The plot is fast-paced and the story focuses most on characters and not really on technology. Also, unlike in most space opera Cherryh uses time lag with communication and the various ships’ sensors don’t seem to be powerful at all. A ship seems to be more likely to be located by the communication going back and forth from and to it than just generally scanning space (like Enterprise does).

I have the omnibus which contains the first three books in the series, so I will continue with this series.

Part of my 1st in a series –challenge.

This is the first, and so far the only, book in the historical mystery series centered on Niccolò Zuliani, a Venetian explorer and merchant.

He had to flee Venice after some pretty severe accusations and ended up in Crimea where he tried to drink himself to oblivion. However, the family Friar Alberoni hires him as a bodyguard and drags him into a long journey. The destination is no less than fabled Xanadu himself. Niccolò thinks that he can get himself a fortune there and agrees to go along. The Friar has a completely different agenda which Niccolò finds out far too late. However, when they finally reach Kublai Khan’s Xanadu, they find themselves involved in a murder case.

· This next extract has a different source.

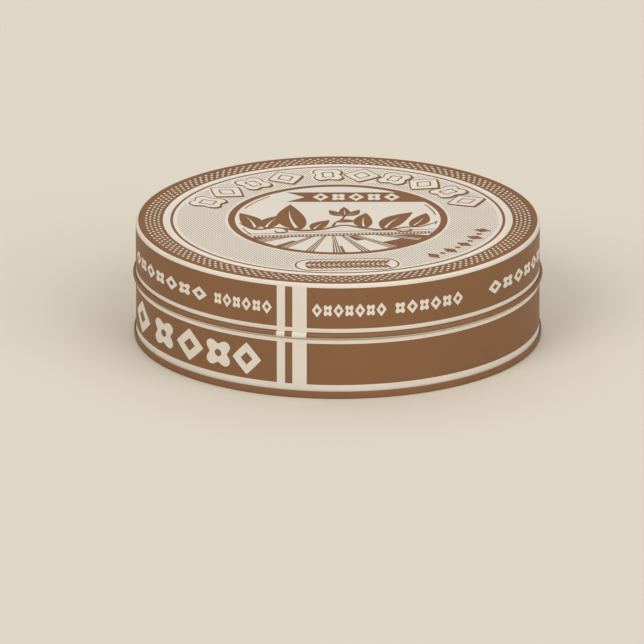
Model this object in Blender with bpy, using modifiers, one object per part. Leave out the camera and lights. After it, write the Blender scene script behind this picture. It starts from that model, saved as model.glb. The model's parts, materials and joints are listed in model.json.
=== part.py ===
"""Shoe polish tin: a lift-off lid over a necked base, a cake of polish, and a riveted twist key.

Lengths are in metres, +Z up. The origin is the centre of the bottom, on the surface the tin stands on.
The tin's axis is Z, and the twist key is at the back right, halfway between +X and +Y.
"""
import math

import bmesh
import bpy

SHEET = 0.0003          # thickness of the tinplate
SEGMENTS = 72           # sides of each turned shell, all in step so that thin gaps stay even
MERGE = 0.00001         # distance below which turned points join

# Tin
WALL_R = 0.0424         # outside of the lid's skirt and of the base's wall, which are flush
HEIGHT = 0.0250         # floor to lid top
LID_EDGE_Z = 0.0130     # lower edge of the lid's curl

# Lid
CURL_PROUD = 0.0006     # how far the curl stands out from the skirt
CURL_HALF_H = 0.00065   # half the curl's height
SHOULDER_R = 0.0005     # radial and
SHOULDER_H = 0.0010     # vertical size of the rounded edge between top and skirt

# Base wall
NECK_R = 0.0419         # outside of the neck that the lid slides over
NECK_TOP_Z = 0.0222
NECK_BEAD_R = 0.00045   # rolled-in edge of the neck
STEP_LOW_Z = 0.0127     # the wall's step in to the neck
STEP_HIGH_Z = 0.0132
STEP_FALL = 0.0001      # inner side of the step below its outer side, which keeps the sheet's thickness
SEAM_GAP = 0.0001       # between the wall's foot and the folded rim

# Base bottom
RIM_R = WALL_R + SEAM_GAP + SHEET
RIM_H = 0.0016
GROOVE_H = 0.0009       # ring between the flush centre panel and the rim, raised off the floor
PANEL_R = 0.0377        # flush centre panel
GROOVE_IN_R = 0.0385
GROOVE_OUT_R = 0.04095
FOOT_R = 0.04175        # inner edge of the ring that the rim stands on

# Polish
CAKE_R = 0.0412
CAKE_LOW_Z = 0.0006
CAKE_TOP_Z = 0.0179     # at the middle
CAKE_EDGE_RISE = 0.0005  # the cake cools slightly dished, and climbs at its edge

# Twist key and its rivet, on an axis that runs straight out of the wall
KEY_BEARING_DEG = 45.0  # from +Y towards +X
KEY_AXIS_Z = 0.0080
KEY_SHEET = 0.00045
KEY_HALF_L = 0.0072     # turned upright, the wings pass in front of the lid's curl, and clear the floor
KEY_HALF_W = 0.0029     # widest part of each wing
KEY_WAIST_W = 0.0020
KEY_HUB_R = 0.0028
KEY_HOLE_R = 0.00108
KEY_STANDOFF = 0.0001   # key to wall
BEND_START = 0.0032     # distance from the axis at which each wing turns outwards
BEND_SLOPE = 1.0
BEND_SOFT = 0.0004
WING_CREST = 0.0054     # where a wing is widest
WING_TIP_W = 0.0010
RIVET_R = 0.0010
RIVET_HEAD_R = 0.0020
RIVET_DOME_H = 0.0008
RIVET_EDGE_H = 0.0002   # upright edge below the dome
RIVET_HEAD_GAP = 0.00005    # head to key
RIVET_TAIL_R = 0.0017
RIVET_TAIL_H = 0.0005
RIVET_TAIL_GAP = 0.00015    # tail to the inside of the wall, which is round there
WALL_HOLE_R = 0.0011
CUTTER_DEPTH = 0.0040   # long enough to pass through the wall and the key


def clear_scene():
    for obj in list(bpy.data.objects):
        bpy.data.objects.remove(obj, do_unlink=True)


def new_collection(name):
    collection = bpy.data.collections.new(name)
    bpy.context.scene.collection.children.link(collection)
    return collection


def make_material(name, color, roughness, metallic):
    material = bpy.data.materials.new(name)
    material.use_nodes = True
    shader = material.node_tree.nodes["Principled BSDF"]
    shader.inputs["Base Color"].default_value = (*color, 1.0)
    shader.inputs["Roughness"].default_value = roughness
    shader.inputs["Metallic"].default_value = metallic
    return material


def arc(center_r, center_z, radius_r, radius_z, start_deg, end_deg, steps):
    """Points (radius, height) along an elliptical arc, both ends included."""
    angles = [math.radians(start_deg + (end_deg - start_deg) * i / steps) for i in range(steps + 1)]
    return [(center_r + radius_r * math.cos(a), center_z + radius_z * math.sin(a)) for a in angles]


def turned(name, profile, material, collection, segments=SEGMENTS, closed=False):
    """Revolve a profile of (radius, height) points about the object's Z axis."""
    count = len(profile)
    edges = [(i, i + 1) for i in range(count - 1)]
    if closed:
        edges.append((count - 1, 0))
    mesh = bpy.data.meshes.new(name)
    mesh.from_pydata([(r, 0.0, z) for r, z in profile], edges, [])
    mesh.materials.append(material)
    obj = bpy.data.objects.new(name, mesh)
    collection.objects.link(obj)
    screw = obj.modifiers.new("Turn", "SCREW")
    screw.steps = screw.render_steps = segments
    screw.use_merge_vertices = True
    screw.merge_threshold = MERGE
    return obj


def place_on_key_axis(obj):
    """Put the object's origin where the key's axis leaves the wall, with its own Z along that axis."""
    bearing = math.radians(KEY_BEARING_DEG)
    obj.location = (WALL_R * math.sin(bearing), WALL_R * math.cos(bearing), KEY_AXIS_Z)
    obj.rotation_euler = (math.radians(-90), 0.0, -bearing)


def cut_hole(obj, name, radius, cutters, segments=32):
    """Cut a round hole along the key's axis right through obj."""
    mesh = bpy.data.meshes.new(name)
    bm = bmesh.new()
    bmesh.ops.create_cone(
        bm, cap_ends=True, segments=segments, radius1=radius, radius2=radius, depth=CUTTER_DEPTH
    )
    bm.to_mesh(mesh)
    bm.free()
    cutter = bpy.data.objects.new(name, mesh)
    cutters.objects.link(cutter)
    place_on_key_axis(cutter)
    cutter.hide_render = True
    cutter.display_type = "WIRE"
    boolean = obj.modifiers.new("Hole", "BOOLEAN")
    boolean.operation = "DIFFERENCE"
    boolean.solver = "EXACT"
    boolean.object = cutter


def make_lid(material, collection):
    top_r = WALL_R - SHOULDER_R
    curl_z = LID_EDGE_Z + CURL_HALF_H
    inner_r = WALL_R - SHEET
    inner_z = HEIGHT - SHEET
    profile = [(0.0, HEIGHT)]
    profile += arc(top_r, HEIGHT - SHOULDER_H, SHOULDER_R, SHOULDER_H, 90, 0, 4)
    profile += arc(WALL_R, curl_z, CURL_PROUD, CURL_HALF_H, 90, -90, 6)
    profile += [(inner_r, LID_EDGE_Z + SHEET)]
    profile += arc(top_r, HEIGHT - SHOULDER_H, SHOULDER_R - SHEET, SHOULDER_H - SHEET, 0, 90, 2)
    profile += [(0.0, inner_z)]
    return turned("lid", profile, material, collection)


def make_base_wall(material, collection, cutters):
    bead_r = NECK_R - NECK_BEAD_R
    bead_z = NECK_TOP_Z - NECK_BEAD_R
    foot_z = SHEET + SEAM_GAP
    profile = arc(bead_r, bead_z, NECK_BEAD_R, NECK_BEAD_R, 90, 0, 2)
    profile += [(NECK_R, STEP_HIGH_Z), (WALL_R, STEP_LOW_Z)]
    profile += [(WALL_R, foot_z), (WALL_R - SHEET, foot_z)]
    profile += [(WALL_R - SHEET, STEP_LOW_Z - STEP_FALL), (NECK_R - SHEET, STEP_HIGH_Z - STEP_FALL)]
    profile += [(NECK_R - SHEET, bead_z - NECK_BEAD_R)]
    profile += arc(bead_r, bead_z, NECK_BEAD_R, NECK_BEAD_R, 240, 135, 3)
    wall = turned("base_wall", profile, material, collection, closed=True)
    cut_hole(wall, "wall_hole_cutter", WALL_HOLE_R, cutters, segments=24)
    return wall


def make_base_bottom(material, collection):
    """Flush centre panel, a raised ring, and a rim folded up round the foot of the wall."""
    inside_z = SHEET
    ring_z = GROOVE_H + SHEET
    slot_in_r = WALL_R - SHEET - SEAM_GAP
    slot_out_r = WALL_R + SEAM_GAP
    lip = SHEET / 2
    profile = [(0.0, inside_z), (PANEL_R - SHEET, inside_z), (GROOVE_IN_R - SHEET, ring_z)]
    profile += [(GROOVE_OUT_R + SHEET, ring_z), (slot_in_r, inside_z), (slot_out_r, inside_z)]
    profile += arc(slot_out_r + lip, RIM_H - lip, lip, lip, 180, 0, 4)
    profile += arc(RIM_R - SHEET, SHEET, SHEET, SHEET, 0, -90, 3)
    profile += [(FOOT_R, 0.0), (GROOVE_OUT_R, GROOVE_H), (GROOVE_IN_R, GROOVE_H)]
    profile += [(PANEL_R, 0.0), (0.0, 0.0)]
    return turned("base_bottom", profile, material, collection)


def make_polish_cake(material, collection):
    ring_low_z = GROOVE_H + 2 * SHEET
    dish = [(CAKE_R * t, CAKE_TOP_Z + CAKE_EDGE_RISE * t ** 4) for t in (0.0, 0.4, 0.7, 0.88, 1.0)]
    profile = dish + [(CAKE_R, ring_low_z), (GROOVE_IN_R - 2 * SHEET, ring_low_z)]
    profile += [(PANEL_R - 2 * SHEET, CAKE_LOW_Z), (0.0, CAKE_LOW_Z)]
    return turned("polish_cake", profile, material, collection)


def key_half_width(u):
    """Half the key's width at distance u from its axis: a round hub, a waist and a rounded wing."""
    hub = math.sqrt(max(KEY_HUB_R ** 2 - u ** 2, 0.0))
    if u < WING_CREST:
        t = min(max((u - BEND_START) / (WING_CREST - BEND_START), 0.0), 1.0)
        wing = KEY_WAIST_W + (KEY_HALF_W - KEY_WAIST_W) * t * t * (3 - 2 * t)
    else:
        t = (u - WING_CREST) / (KEY_HALF_L - WING_CREST)
        wing = WING_TIP_W + (KEY_HALF_W - WING_TIP_W) * math.sqrt(max(1 - t * t, 0.0))
    return max(hub, wing)


def key_bend(u):
    """How far the key's sheet stands out at distance u from its axis."""
    past = max(u - BEND_START, 0.0)
    return BEND_SLOPE * (math.hypot(past, BEND_SOFT) - BEND_SOFT)


def make_opener_key(material, collection, cutters):
    """A stamped sheet, shaped on a grid: its wings are level at rest and turn outwards."""
    bm = bmesh.new()
    bmesh.ops.create_grid(bm, x_segments=24, y_segments=4, size=1.0)
    for vert in bm.verts:
        side, across = vert.co.x, vert.co.y
        u = KEY_HALF_L * math.sin(abs(side) * math.pi / 2)
        height = KEY_STANDOFF + key_bend(u)
        vert.co = (math.copysign(u, side), across * key_half_width(u), height)
    mesh = bpy.data.meshes.new("opener_key")
    bm.to_mesh(mesh)
    bm.free()
    mesh.materials.append(material)
    key = bpy.data.objects.new("opener_key", mesh)
    collection.objects.link(key)
    place_on_key_axis(key)
    solidify = key.modifiers.new("Sheet", "SOLIDIFY")
    solidify.thickness = KEY_SHEET
    solidify.offset = 1.0
    cut_hole(key, "key_hole_cutter", KEY_HOLE_R, cutters)
    return key


def make_key_rivet(material, collection):
    """Domed head outside the key, shank through key and wall, and an upset tail inside."""
    head_low = KEY_STANDOFF + KEY_SHEET + RIVET_HEAD_GAP
    tail_high = -SHEET - RIVET_TAIL_GAP
    dome = arc(0.0, head_low + RIVET_EDGE_H, RIVET_HEAD_R, RIVET_DOME_H, 90, 0, 5)
    profile = [(0.0, dome[0][1])] + dome[1:] + [(RIVET_HEAD_R, head_low), (RIVET_R, head_low)]
    profile += [(RIVET_R, tail_high), (RIVET_TAIL_R, tail_high)]
    profile += [(RIVET_TAIL_R, tail_high - RIVET_TAIL_H), (0.0, tail_high - RIVET_TAIL_H)]
    rivet = turned("key_rivet", profile, material, collection, segments=32)
    place_on_key_axis(rivet)
    return rivet


def build():
    clear_scene()
    tin = new_collection("shoe_polish_tin")
    cutters = new_collection("cutters")
    enamel = make_material("brown_enamel", (0.25, 0.125, 0.060), 0.40, 0.0)
    steel = make_material("bare_steel", (0.56, 0.55, 0.53), 0.32, 1.0)
    wax = make_material("brown_wax", (0.085, 0.032, 0.014), 0.30, 0.0)
    make_lid(enamel, tin)
    make_base_wall(enamel, tin, cutters)
    make_base_bottom(enamel, tin)
    make_polish_cake(wax, tin)
    make_opener_key(steel, tin, cutters)
    make_key_rivet(steel, tin)


build()
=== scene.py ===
"""Shoe polish tin, printed in brown and cream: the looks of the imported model.

Lengths in this script are millimetres until a mesh is made, and metres in the scene. A bearing is an
angle round the tin in degrees, 0 at the front (-Y) and 90 at the right (+X). A polar angle is the usual
one on the lid's top, 0 at +X and 90 at the back (+Y).
"""
import json
import math

import bmesh
import bpy
from mathutils import Matrix, Vector


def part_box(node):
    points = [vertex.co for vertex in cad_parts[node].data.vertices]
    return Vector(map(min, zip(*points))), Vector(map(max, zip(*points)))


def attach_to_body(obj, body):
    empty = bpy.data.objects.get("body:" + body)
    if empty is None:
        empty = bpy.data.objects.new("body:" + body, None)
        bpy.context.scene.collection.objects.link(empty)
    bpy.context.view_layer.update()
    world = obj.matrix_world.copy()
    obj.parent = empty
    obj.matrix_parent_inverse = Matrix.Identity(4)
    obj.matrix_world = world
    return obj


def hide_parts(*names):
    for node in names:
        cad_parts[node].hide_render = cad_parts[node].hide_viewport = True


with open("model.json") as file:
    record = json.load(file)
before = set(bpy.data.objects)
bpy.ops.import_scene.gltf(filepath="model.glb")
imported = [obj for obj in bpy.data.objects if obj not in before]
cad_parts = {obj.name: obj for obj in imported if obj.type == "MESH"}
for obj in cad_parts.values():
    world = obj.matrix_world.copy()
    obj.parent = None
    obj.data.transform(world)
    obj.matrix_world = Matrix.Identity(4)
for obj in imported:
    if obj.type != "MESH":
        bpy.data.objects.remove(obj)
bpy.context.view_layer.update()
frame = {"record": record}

MM = 0.001


def box_mm(node):
    low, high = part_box(node)
    return Vector(low) / MM, Vector(high) / MM


# ---------------------------------------------------------------- sizes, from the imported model
LID_LOW, LID_HIGH = box_mm("lid")
WALL_HIGH = box_mm("base_wall")[1]
BOTTOM_HIGH = box_mm("base_bottom")[1]
CAKE_LOW, CAKE_HIGH = box_mm("polish_cake")

WALL_R = WALL_HIGH.x            # outside of the wall and of the lid's skirt
CURL_R = LID_HIGH.x             # outside of the lid's curl
RIM_R = BOTTOM_HIGH.x           # outside of the folded rim
TOP_Z = LID_HIGH.z
EDGE_Z = LID_LOW.z              # lower edge of the lid
NECK_TOP = WALL_HIGH.z
RIM_H = BOTTOM_HIGH.z
CAKE_R = CAKE_HIGH.x
CAKE_TOP = CAKE_HIGH.z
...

The story is told in the first person although it starts with a brief glimpse of the murderer in the third person right after the murder. After that, Niccolò takes over. He’s quite self-absorbed but entertaining enough. He’s always looking for his own advantage and is often drunk. He pines for his lost Katarina whom he left in Venice but gladly beds any willing woman. He learns the rudimentaries of the Mongol language quickly during the journey to Xanadu but has to resort to interpreters a few times.

Morson focuses on the characters and the plot and not so much in the setting. Niccolò is there to tell the readers how exotic and different the Mongol culture is compared to his “civilized” Venice. In addition to many Chinese and Mongolian characters, there’s a merchant from Genoa with whom Niccolò has a fierce rivalry and an Arab doctor.

Overall: entertaining but not great.